Mr. Trump has stated, incorrectly, that the tax is crushing “millions of small businesses and the American farmer.” In reality, only about 80 small businesses and farms would fall under the estate-tax tent this year, according to the nonpartisan Tax Policy Center.

Republicans want to shrink the numbers further. In the Senate’s proposed tax bill, exempted income would temporarily double to $11 million per person -- $22 million for a couple -- during the next decade.

Cohen had a media-related grump, that the GOP was just too good at injecting its propaganda into the public discourse.

The Republicans’ repeated success in whittling away at the number of people subject to the tax is both a marvel of marketing -- with its relabeling as a “death tax” -- and a testament to the outsize influence of wealthy donors on policy.

The Times, meanwhile, uses loaded liberal terminology like “trickle-down economics” and “big oil” in its reporting without warning-sign quotation marks.

The modern version has been around for more than 90 years. One of its primary advocates was not a soapbox socialist but a Republican. Theodore Roosevelt, the first 20th-century president to endorse a tax on luxe inheritances, was the son of a wealthy socialite and an industrial baron. He warned that passing vast fortunes from one generation to the next not only undermines the recipients but “is of great and genuine detriment to the community at large.”

Over the past couple of decades, Republican efforts to shield more prosperous Americans from the estate tax have been increasingly successful. In 2001, estates worth more than $675,000 (nearly $1 million in today’s dollars) could be taxed at a top rate of 55 percent.

The tough headlines continued on Saturday: “Some See a Foundation Of Gimmickry in Tax Bill,” by Alan Rappeport, which would have been more accurately headlined, “Alan Rappeport Sees a Foundation Of Gimmickry in Tax Bill.”

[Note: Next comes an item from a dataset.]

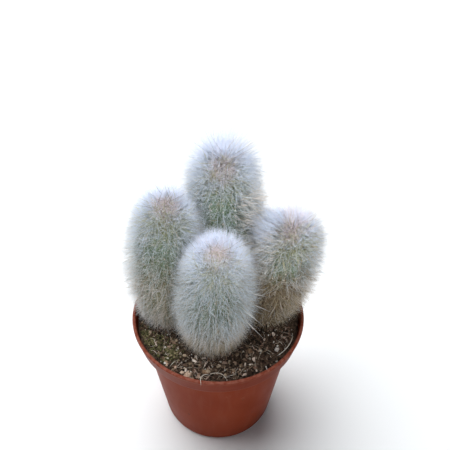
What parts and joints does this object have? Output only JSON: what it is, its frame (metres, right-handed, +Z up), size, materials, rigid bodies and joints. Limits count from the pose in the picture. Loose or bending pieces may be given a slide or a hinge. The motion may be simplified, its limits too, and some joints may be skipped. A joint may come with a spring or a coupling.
{
  "type": "potted columnar cactus",
  "caption": "Upright ribbed cactus stems of unequal height, covered in fine white spines and hair, rooted in peat soil in a tapered, collared nursery pot.",
  "frame": {"origin": "centre of the pot's flat standing face", "axes": "+Z up along the pot's axis, -Y towards the front stem, +X towards the right stem"},
  "size_m": [0.1174, 0.1053, 0.1927],
  "materials": {
    "pot": "satin",
    "soil": "matte",
    "stem": "matte"
  },
  "bodies": {
    "root": {"pot": "pot", "soil": "soil", "stem_front": "stem", "stem_left": "stem", "stem_back": "stem", "stem_right": "stem"}
  },
  "joints": []
}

The liberal loading made Friday’s front-page in a “news analysis” by reporter Jim Tankersley, “Party’s Priority: Comfort for Corporations.” The subhead: “Plan Pinches Families, Not Businesses.”

But that’s misleading. The “pinching” won’t be taking place until January 2026. Even a hostile New Yorker article admitted that “next year, almost no middle-income families lose out from the bill, and most upper-middle-class households come out ahead.”

Tankersley struck a liberal, populist pose in his front-page “news analysis”:

There are tough choices at the heart of the Republican tax bills speeding through Congress, and they make clear what the party values most in economic policy right now: deep and lasting tax cuts for corporations.

The bill that sailed through the House on Thursday chooses to take from high-tax Democratic states, particularly California and New York, and give to lower-tax Republican states that President Trump carried in 2016, particularly Florida and Texas. It allows for tax increases on millions of families several years from now, if a future Congress does not intervene, but not for similar increases on corporations.

The version of the bill that the Senate Finance Committee approved along party lines late Thursday chooses to give peace of mind to corporate executives planning their long-term investments. That comes at the expense of added anxiety for individual taxpayers, particularly those in the middle class, who could face stiff tax increases on Jan. 1, 2026.

A consistent conservative philosophy underpins all those decisions. So does a very large bet -- economically and politically -- on the power of business tax cuts to deliver rapid wage growth to United States workers.

There is also the appearance, to liberal critics in particular, of Republicans seeking to reward their prized constituencies first, while leaving others to bear the consequences if their most optimistic scenarios do not play out.